A list of directors who’ve come and gone through the Star Wars universe, all signed because they were reasonably young and hip, most with blockbusters under their belt, and all canned when their new-era vibe crashed into Lucasfilm’s (let’s be honest, well-established and reasonably successful) plans.

Josh Trank: Shortly after the Disney/Lucasfilm merger, Trank signed on for one of the franchise’s stand-alone films and reportedly spent a year working on a film about bounty hunter Boba Fett, a secondary character from the original trilogy who became one of the franchise’s most notorious badasses, despite dying in a Three Stooges outtake scene while comically wailing like one of the Penguins of Madagascar. Then came Trank’s Fantastic Four, a spectacular floppy runny omelette of a superhero movie that’s become known as one of the six or seven worst movies ever made, one that ended with Trank blaming the studio for poor reviews and then thoughtfully trashing his own movie. Lucasfilm took a hard pass.

Gareth Edwards: Edwards is credited as the sole director of the fine Rogue One: A Star Wars Story, but the film was famously rewritten, reshot and reshuffled by Tony Gilroy, a gifted Hollywood script whisperer who basically invented a new third act, which likely explains the 75% of trailer footage that never shows up in the real movie. (Gilroy added the Vader-loses-his-s**t scene that made your nerd friends stand up and cheer in the theater, so good for him, but you still feel bad for Edwards. If someone came to me and said Neil Gaiman was writing the rest of this story, it would end way, way better, but I’d still be like, wow, damn guys.)

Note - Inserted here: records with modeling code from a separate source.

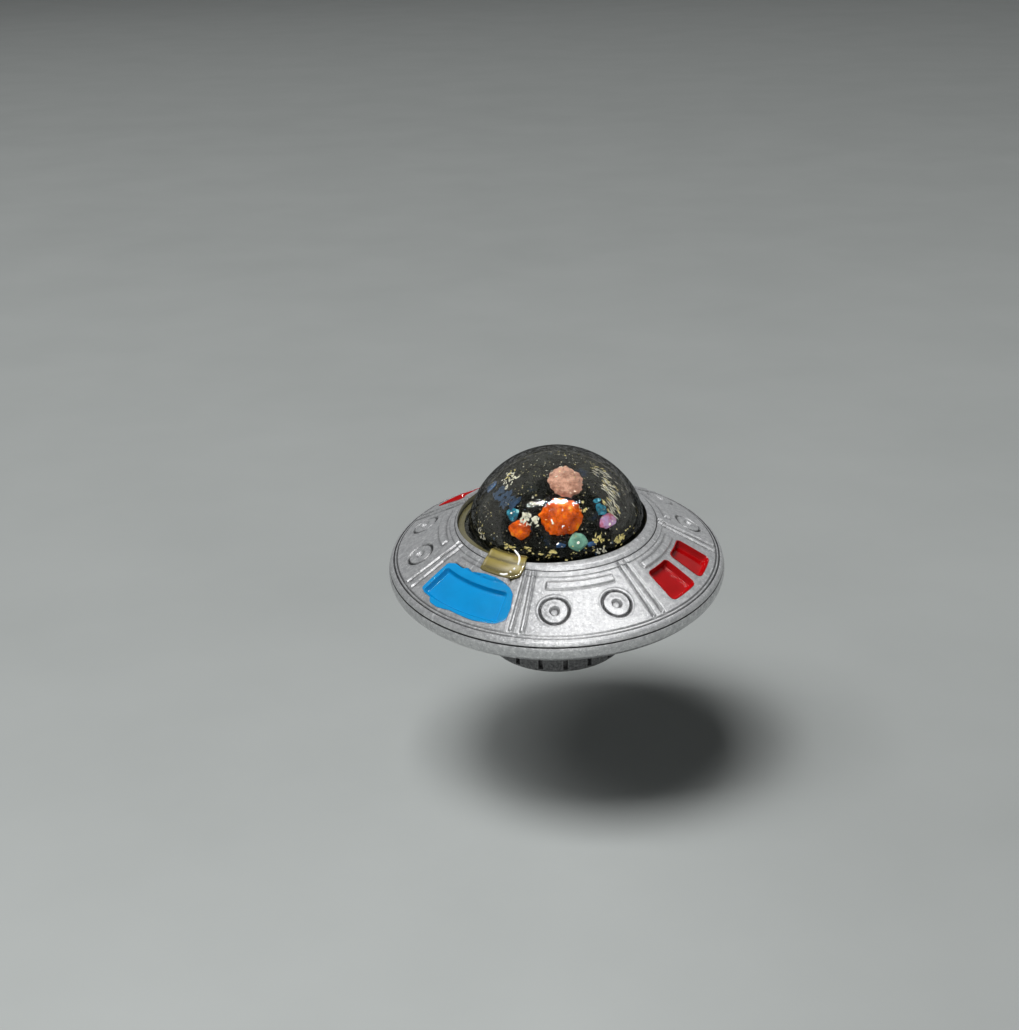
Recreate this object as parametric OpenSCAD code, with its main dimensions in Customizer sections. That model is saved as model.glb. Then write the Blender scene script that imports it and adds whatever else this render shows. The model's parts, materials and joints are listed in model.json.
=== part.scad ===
// Saucer spinning top: a silver saucer with a clear canopy turns on a slotted hub that stands on a table.
// Millimetres, +Z up along the spin axis, origin on the table under the axis, front towards -Y.
// Azimuths are degrees from the front, positive towards +X.

/* [Saucer] */
// Widest radius of the rim
saucer_r = 30; // [29.5:0.1:30.5]
// Height of the widest point of the rim above the table
rim_z = 15.2; // [14.9:0.1:15.5]
// Slope of the deck between the rim groove and the collar
deck_angle = 29.3; // [29:0.1:29.6]
// Wall thickness of the upper shell, measured square to the deck
deck_wall = 2; // [1.9:0.05:2.1]
// Wall thickness of the lower shell, measured square to the pan
pan_wall = 1.4; // [1.2:0.05:1.6]

/* [Deck pattern] */
// Azimuth of the middle of the blue sector
blue_azimuth = -39.8; // [-60:0.1:0]
// Width of one radial rib
rib_w = 0.6; // [0.4:0.05:0.8]
// Height of the ribs and arc bars above the deck
relief_h = 0.3; // [0.2:0.05:0.4]
// Depth of the red panels below the deck
red_depth = 1.1; // [0.8:0.05:1.2]
// Depth of the blue panel below the deck
blue_depth = 0.8; // [0.6:0.05:1.2]
// Outer radius of the ring groove of a porthole
porthole_r = 2.7; // [2.3:0.05:2.9]

/* [Canopy] */
// Radius of the clear dome at its foot
dome_r = 15.6; // [15.4:0.05:15.7]
// Height of the clear dome above its foot
dome_h = 12.6; // [11.5:0.1:14]
// Wall thickness of the clear dome
dome_wall = 0.9; // [0.8:0.05:0.95]
// Radius of the clear foot round the dome
foot_r = 16.15; // [16:0.05:16.2]
// Radius of the amber lip that reaches over the collar at the left
lip_r = 16.4; // [16.2:0.05:16.5]
// Azimuth of the middle of the lift tab
tab_azimuth = -31; // [-45:0.5:-20]
// Angle that the lift tab spans
tab_span = 24.4; // [16:0.2:30]

/* [Hub and drive] */
// Radius of the slotted hub
hub_r = 12.8; // [12.4:0.1:13]
// Height of the slotted hub
hub_h = 3.9; // [3.7:0.05:4]
// Number of finger slots round the hub
hub_slots = 18; // [12:1:24]
// Radius of the steel spindle
spindle_r = 2; // [1.95:0.01:2]
// Radial running clearance between spindle and bush
running_gap = 0.05; // [0.02:0.01:0.08]
// Turns of the flat mainspring
spring_turns = 6; // [4:1:6]

/* [Hidden] */
$fn = 96;

// Deck and rim
groove_r = 28.44;
groove_rise = 2.49;
outer_groove_r = 28.98;
collar_r = 17.85;
parting_z = rim_z + 0.9;
rim_wall_r = 27.2;
tongue = [28.1, 28.8];
tongue_h = 0.4;
pan_outer = [29.1, rim_z - 1.9];
pan_inner = [13.4, 4.3];
pan_slope = (pan_outer[1] - pan_inner[1]) / (pan_outer[0] - pan_inner[0]);
pan_wall_v = pan_wall * sqrt(1 + pan_slope * pan_slope);
deck_wall_v = deck_wall / cos(deck_angle);
floor_top = pan_inner[1] + pan_wall;
pan_bite = 0.5;
tongue_gap = 0.05;
eps = 0.01;
cut_h = 20;

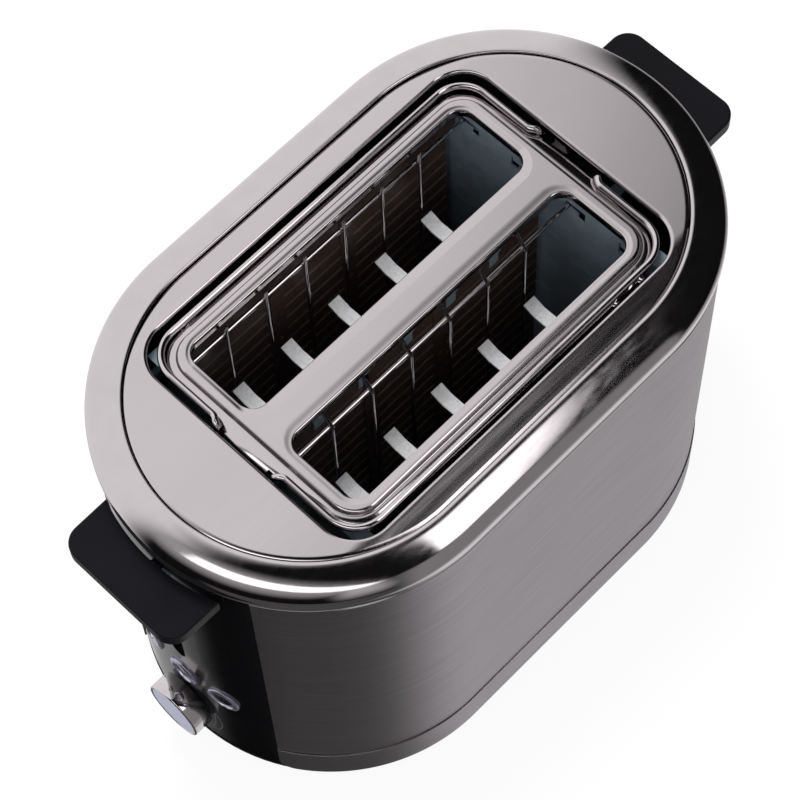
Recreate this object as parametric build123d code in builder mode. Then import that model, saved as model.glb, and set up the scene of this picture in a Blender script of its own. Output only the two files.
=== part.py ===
from build123d import *
from math import asin, atan2, cos, degrees, hypot, radians, sin, sqrt
import os

os.makedirs("parts", exist_ok=True)

# Two-slice toaster, millimetres. X is across the slots, the controls face -Y and Z is up.
# The origin is on the worktop under the middle of the body.

# Body in plan: a stadium, long in Y, whose ends are half circles
plate_strip = 9.3                # top plate beside the opening round the slots
plate_end = 29.7                 # top plate beyond that opening's ends
end_panel_half_angle = 29.0      # black end panels cover this much each side of the long axis
sheet = 0.8                      # steel sheet of the side panels
panel_seam = 0.3                 # gap between neighbouring covers
end_wall = 2.5                   # moulded wall of the end panels
end_recess = 0.6                 # the end panels stand this far inside the steel
tongue_angle = 4.0               # tongue of an end panel that runs behind the steel
tongue_clear = 0.2

# Base plate and skirt
foot_height = 3.0
base_floor = 2.0
base_inset = 0.4                 # base plate's edge inside the side panels
base_wall = 2.0                  # wall of the base plate that stands behind the covers
base_wall_clear = 0.3
base_wall_top = 30.0
base_wall_seam = 1.0             # degrees between the base wall and an end panel's tongue
skirt_height = 18.0
skirt_proud = 0.5                # skirt beyond the side panels
skirt_wall = 1.1
skirt_corner = 6.0
skirt_gap = 0.8

# Heights of the covers
side_panel_height = 147.2
shelf = 1.2                      # inner shelf of the rim, lying on the panels
shelf_width = 3.0
rim_lip_drop = 0.7
rim_straight = 2.0               # upright part of the rim above the panels
rim_shoulder_height = 7.0
rim_shoulder_width = 13.3
rim_proud = 0.8                  # rim beyond the side panels
rim_lip_clear = 0.2
rim_wall = 1.2
ledge_width = 4.0
plate_gap = 0.4                  # groove between the rim and the top plate
plate_drop = 0.4                 # top plate below the rim's crest
plate_sheet = 1.0
plate_round = 0.8
slot_panel_drop = 1.6            # slot panel's middle bar below the top plate
collar_depth = 0.6
collar_width = 4.2
flange_drop = 1.8                # flange round the slots, under the bun wires

# Bread slots
slot_length = 135.0
slot_width = 33.25
slot_pitch = 48.55
slot_corner = 6.0
slot_lip = 3.4                   # turned-down edge of each slot
raised_margin_x = 4.4            # flat top outside the slots, across and along
raised_margin_y = 5.3
raised_round = 0.9
raised_wall = 2.0                # wall left round the hollow under the flat top
flange_margin_x = 5.7            # flange outside the flat top
flange_margin_y = 4.8
bun_gap_x = 2.2                  # dark gap between the flange and the top plate
bun_gap_y = 3.2
opening_corner = 14.0
opening_lip = 3.4                # turned-down edge of the top plate's opening
panel_tongue = 20.0              # width of the flange's tongue at each short end
tongue_seam = 0.2
side_tab = (3.0, 47.0, 60.0)     # width of the flange's small side tabs, and where they stand
panel_foot = (8.0, 4.0)          # feet of the slot panel, across and along
panel_foot_inset = 7.0           # their middles inside the flange's long edges

# Bun-warming rack
bun_wire = 2.6
bun_rest_gap = 0.3
bun_inset_x = 3.6                # wire's middle inside the top plate's opening, across and along
bun_inset_y = 4.0
bun_corner = 12.0
bun_leg_x = 13.1
bun_leg_start = 16.6             # where the end of a wire leaves the straight
bun_kink = 3.0
bun_bend = 2.7
bun_lift = 27.0
yoke_drop = 32.0                 # top of the lifting frame below the wires
yoke_bar = (2.4, 6.0)            # thickness and height of the lifting frame's bars
rack_side_clear = 5.0            # lifting frame's side bars outside the chassis plates
rack_stem_drop = 30.0            # top of the rack lever's stem below the frame's top
rack_stem_width = 5.0
rack_knob = (16.0, 9.0, 12.0)
rack_knob_round = 2.0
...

Phil Lord and Chris Miller: Hired because of their fresh, zippy work on 21 Jump Street and The Lego Movie, a calculated and gratuitous merchandise tie-in that makes me cry upon EVERY REPEATED VIEWING SOMEHOW, Lord and Miller were hired to bring youth and fire to the still-untitled Han Solo movie (which they teased as “Red Cup,” for the 9 Star Wars fans who know Toby Keith). Aaaaand four months later, with just weeks left to shoot, they were fired outright, owing to what’s been said is an overreliance on improv, slapstick and all the stuff they did before the Han Solo movie. (One article compared their Han Solo to Ace Ventura, which frankly makes me want to fire them twice.) Ron Howard was about the third-safest choice on Earth to bring this in for a landing, but reports surfaced this week that he’s still adding and subtracting cast members, so basically a movie that comes out in eight months and features one of American cinema’s greatest-ever protagonists is still being written kinda.

Colin Trevorrow: Trevorrow directed the well-received Safety Not Guaranteed, an indie you only saw if you know who Aubrey Plaza is. He also directed the basically-just-received Jurassic World, which featured fine dinosaur action and the alpha male/repressed lady dynamic prominent in all of Jeff Sessions’s favorite books. Most damningly, he made 2016’s The Book of Henry, which was apparently worse than Fantastic Four and made 98% of Star Wars Twitter think THIS IS THE GUY WHO’S HANDLING THE DEATH OF PRINCESS LEIA? He’s been working on an Episode IX script for more than a year, so the official reasoning for his canning is “creative differences,” which we’ll just assume is Lucasfilm code for hot garbage.

In any event, under normal circumstances Episode IX would be shooting any old day now, so the question is who takes over now? Johnson of Episode XIII is a logical choice who’s already said he’d be in, and Abrams is still knocking around. If Spielberg signed on, it could theoretically push Indiana Jones 5 back far enough for everyone to realize what a hot mess that is. Or they could go with a novel choice, someone who’s directed a handful of Star Wars films already, someone who knows the material well, someone who’s schedule is certainly available. Where you at, Lucas.